In the capital of San Sebastian you will find many streets, houses, shops and restaurants dedicated to the explorer Christopher Colombus who stopped over here before he went West in search of India and ended up landing in the Americas. La Gomera’s second name is La Isla Columbiana because of this history, and locals recite the story that the great land of America was consecrated with the water from the wells of San Sebastian. And you can still visit Casa Condal, the customs house in which there is a well that Colombus was believed to have taken water from.
For budding botanists a visit to the laurel forest of Garajonay National Park in the centre of the island is a must. It is home to numerous plant species that are largely under threat of extinction. The forest is shrouded mostly in mist and cloud, and an example of an ancient type of rainforest that thrives in warm temperatures and used to exist in Europe and North Africa; now (due to climate evolution) they are only found in the Azores, Madeira and the Canaries.
If you see a group of men and women, most likely up a scraggy mountain, carrying long wooden sticks (astias) they are likely practising the sport of the shepherd’s leap.
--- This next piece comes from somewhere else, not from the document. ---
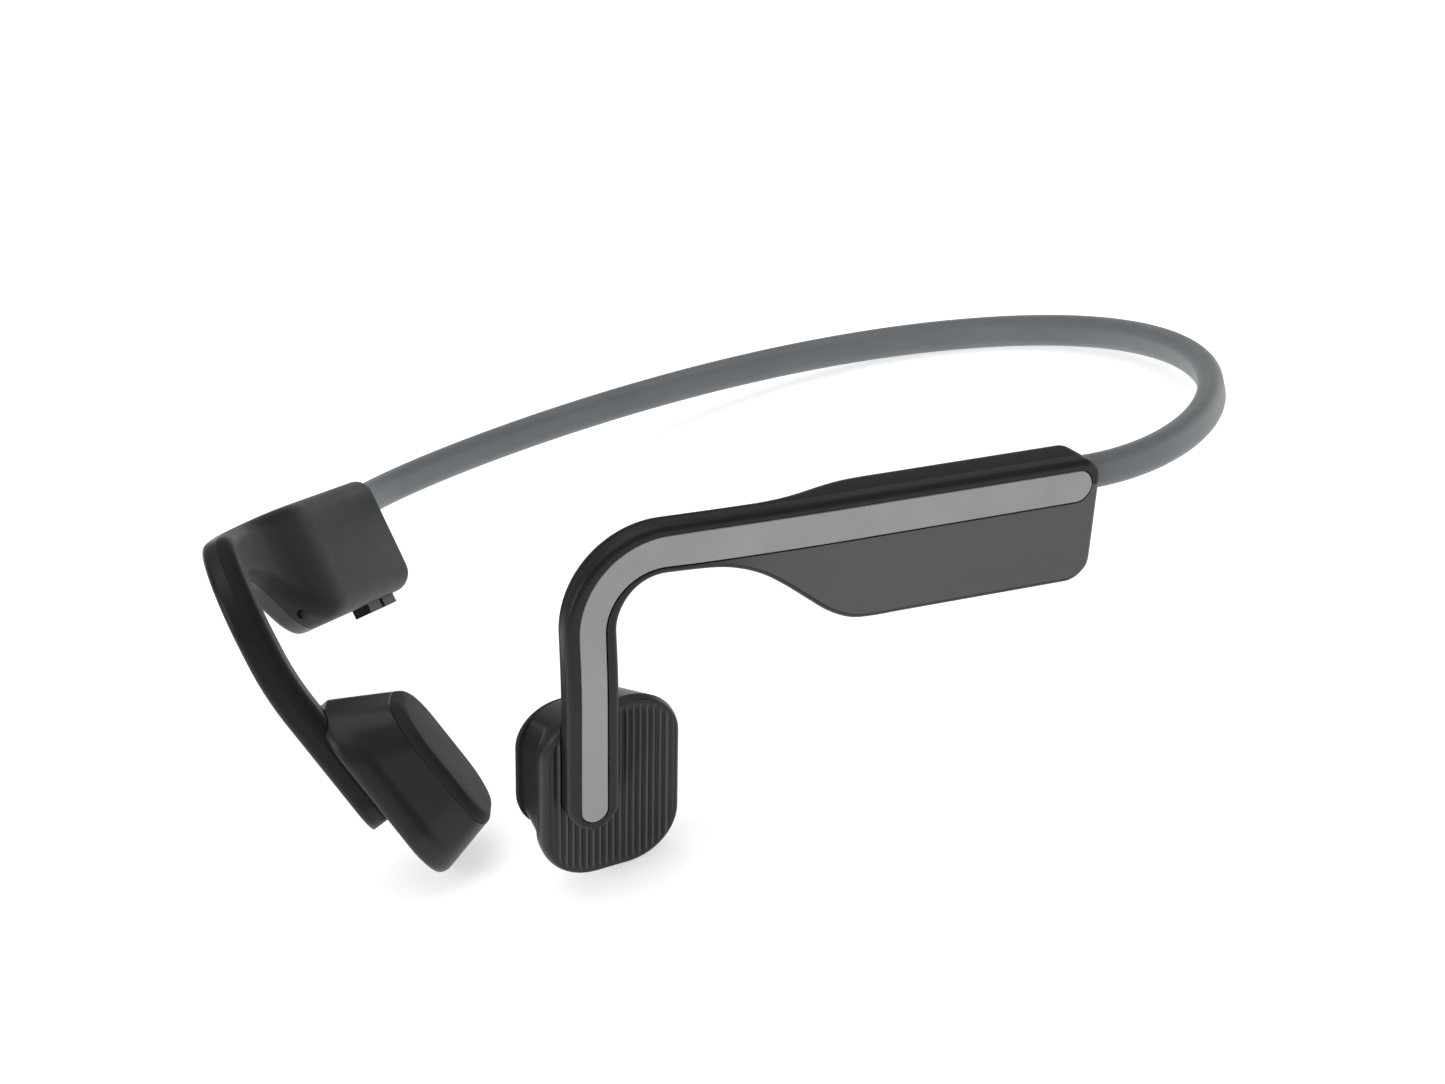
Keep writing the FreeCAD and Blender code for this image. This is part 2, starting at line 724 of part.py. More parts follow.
def hook_cable_points():
    """The signal cable's route: along the parting plane, then down into the transducer."""
    middle = size("split_depth") + size("split_gap") / 2
    leaves = HOOK_LENGTH - size("cable_leaves")
    places = [size("pod_join") - size("wall") - 0.1, 44, 54, 63, 69.4, 74.5, 80, 88, leaves]
    points = []
    for place in places:
        point, _, out, _ = hook_at(place)
        points.append(point - out * middle)
    point, travel, out, _ = hook_at(leaves)
    points.append(point + travel * 2.0 - out * (middle + 1.3))
    points.append(point + travel * 2.2 - out * (middle + 4.6))
    return points


def build_shells(sleeve_ends, hook_channel, groove):
    """The two shells of a side, hollow where the electronics sit."""
    outer_solid, inner_solid = build_shell_solids()
    wall = "Dimensions.wall"
    cavity = add_box("pod_cavity", POD, (size("wall"), size("wall") - size("pod_bottom"),
                                         size("wall")),
                     lengths=[f"Dimensions.pod_join - 2 * {wall}",
                              f"Dimensions.pod_top + Dimensions.pod_bottom - 2 * {wall}",
                              f"Dimensions.pod_thick - 2 * {wall}"])
    tip = add_shape("tip_cutter", end_cutter(HOOK_LENGTH - size("hook_half_tall"),
                                             size("hook_half_tall"), 1))
    outer = add_cut("outer_shell", outer_solid, groove, hook_channel, cavity, sleeve_ends, tip)
    inner = add_cut("inner_shell", inner_solid, cavity, sleeve_ends, hook_channel, tip)
    return outer, inner


# Transducer --------------------------------------------------------------------------------

def transducer_wire(depth, inset=0.0):
    """The transducer's outline at a depth, between its outer and its inner face."""
    share = depth / size("transducer_thick")
    across, along, inward = (Vector(1, 0, 0), Vector(0, 1, 0), Vector(0, 0, 1))

    def between(outer, inner):
        return outer + (inner - outer) * share

    middle = (across * (size("inner_forward") * share) - along * (size("inner_down") * share)
              + inward * depth)
    return rounded_rectangle_wire(
        middle, across, along,
        between(size("outer_wide"), size("inner_wide")) - 2 * inset,
        between(size("outer_tall"), size("inner_tall")) - 2 * inset,
        between(size("outer_corner"), size("inner_corner")) - inset)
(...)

The Salto del Pastor or Brinco Canario is common on a number of Canary Islands. It was a means for shepherds to keep up with their nimble flock or herd as they roamed the mountains and ravines. You plant the wooden stick and with a push, hurl yourself forward, hopefully to your next landing spot.
La Gomera is a geologists paradise, and one of the island’s most impressive landmarks is Los Organos. Located in the north of the island, it stands 200 metres tall and 80 metres wide, although its true height is 800 metres with most of it hidden underwater. The structure of the rock was formed by the slow cooling of basalt magma which formed the pipe-like rocks. The result is that the rock is the shape of musical pipes, lined side by side like an enormous church organ. As they are on a cliff face, on the northern rocky shore, you can only see them from the sea. Two-hour tours head out from Valle Gran Rey.